Mariam Mannanovna Rakhmankulova (20 November 1901 – 8 February 1990) was a Soviet composer, mezzo-soprano and translator who was awarded an Honored Artist of the Tatar Autonomous Soviet Socialist Republic medal and an Order of Lenin medal.

==Biography==
Rakhmankulova was born in Kazan, Russia. She studied music at the Moscow Conservatory and at the Tatar Opera, where her teachers included E. Petrenko and B. Schechter. She was a mezzo-soprano with the Kazan Philharmonic Orchestra, on the radio, and from 1938 to 1959 with the Tatar State Opera and Ballet Theatre.
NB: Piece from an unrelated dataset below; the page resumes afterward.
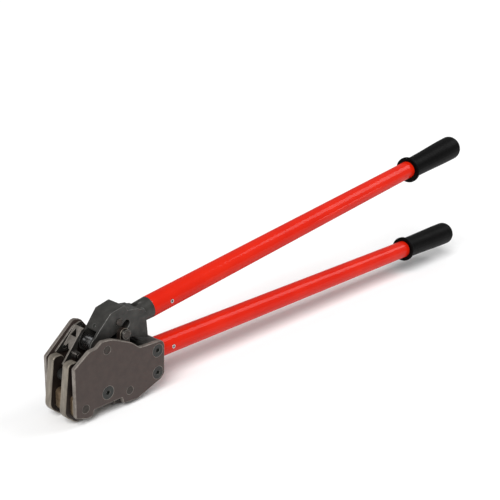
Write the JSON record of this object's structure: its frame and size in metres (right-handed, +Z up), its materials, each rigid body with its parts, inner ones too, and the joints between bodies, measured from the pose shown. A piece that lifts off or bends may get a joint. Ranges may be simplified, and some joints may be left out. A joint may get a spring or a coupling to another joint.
{
  "type": "strapping notch sealer",
  "caption": "Two-handed manual sealer for steel strapping: side plates around dies and hooked notching jaws, driven by a cam-slotted yoke on a long tubular handle.",
  "frame": {"origin": "middle of the centre die anvil face, the flat underside that presses on the seal", "axes": "+X back towards the handle grips, +Y across the head to the guarded side, +Z up, so the anvil faces -Z"},
  "size_m": [0.8343, 0.0579, 0.2134],
  "materials": {
    "browned_plate": "chemically browned ground steel",
    "die_steel": "hardened tool steel with a bronze temper tint",
    "jaw_steel": "hardened jaw steel, lightly browned",
    "black_oxide": "black oxide on an investment casting",
    "bright_steel": "ground bright steel",
    "dark_pin": "oiled dark steel",
    "guard_casting": "bead-blasted casting",
    "red_paint": "gloss powder coat",
    "grip_rubber": "dull moulded rubber"
  },
  "bodies": {
    "frame": {"near_side_plate": "browned_plate", "far_side_plate": "browned_plate", "centre_die": "die_steel", "near_outer_die": "die_steel", "far_outer_die": "die_steel", "die_tie_bar": "dark_pin", "handle_socket_block": "black_oxide", "lower_handle_tube": "red_paint", "lower_grip": "grip_rubber", "lower_roll_pin": "bright_steel", "handle_pivot_pin": "dark_pin", "pivot_bush": "bright_steel", "pivot_sleeves": "dark_pin", "front_jaw_pin": "dark_pin", "rear_jaw_pin": "dark_pin", "countersunk_screws": "black_oxide", "guard_bracket": "guard_casting", "guard_screws": "black_oxide", "spring_stud": "dark_pin", "return_spring": "dark_pin"},
    "handle": {"handle_yoke": "black_oxide", "cheek_rivet": "black_oxide", "yoke_set_screw": "bright_steel", "upper_handle_tube": "red_paint", "upper_grip": "grip_rubber", "upper_roll_pin": "bright_steel"},
    "link": {"front_link": "dark_pin", "link_rear_pin": "dark_pin"},
    "front_jaws": {"near_front_jaw": "jaw_steel", "far_front_jaw": "jaw_steel", "front_cross_pin": "dark_pin"},
    "rear_jaws": {"near_rear_jaw": "jaw_steel", "far_rear_jaw": "jaw_steel", "drive_pin": "bright_steel", "drive_pin_collars": "bright_steel", "drive_pin_snap_rings": "dark_pin"}
  },
  "joints": [
    {"name": "handle_hinge", "type": "hinge", "parent": "frame", "child": "handle", "pos_m": [0, 0, 0.0655], "axis": [0, -1, 0], "range_deg": [0, 22]},
    {"name": "rear_jaws_hinge", "type": "hinge", "parent": "frame", "child": "rear_jaws", "pos_m": [0.0314, 0, 0.0053], "axis": [0, -1, 0], "range_deg": [0, 16.5]},
    {"name": "front_jaws_hinge", "type": "hinge", "parent": "frame", "child": "front_jaws", "pos_m": [-0.0314, 0, 0.0053], "axis": [0, -1, 0], "range_deg": [-16.5, 0]},
    {"name": "front_link_hinge", "type": "hinge", "parent": "handle", "child": "link", "pos_m": [0, 0, 0.041], "axis": [0, -1, 0], "range_deg": [-22, 0]}
  ],
  "couplings": [
    {"joint": "rear_jaws_hinge", "follows": "handle_hinge", "ratio": 0.75},
    {"joint": "front_jaws_hinge", "follows": "handle_hinge", "ratio": -0.75},
    {"joint": "front_link_hinge", "follows": "handle_hinge", "ratio": -0.9199}
  ]
}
Rakhmankulova translated song texts into Tatar, and recorded folk music as a singer.

==Works==
Rakhmankulova's works include:

=== Incidental music ===

- Elka (for radio; play by D. Appakov)

- Tapkyr Yeget (play by D. Appakov)

=== Orchestra ===

- Kechkene Khikaya (string orchestra)

- Malenkaya Skazka (string orchestra)

=== Piano ===

- Pesnya Bez Slov

=== Vocal ===

- "Akh, Pesni Moi" (text by Ahmed Erikeyev)

- "Chechek" (text by Alexander Pushkin)

- "Kolybelnaya" (folk tune)

- "Nasha Pesnya" (traditional text)

- "Pesnya o Kube" (text by M. Khusain)

- Prazdnik Elki (for chorus; text by K. Nedzhmi)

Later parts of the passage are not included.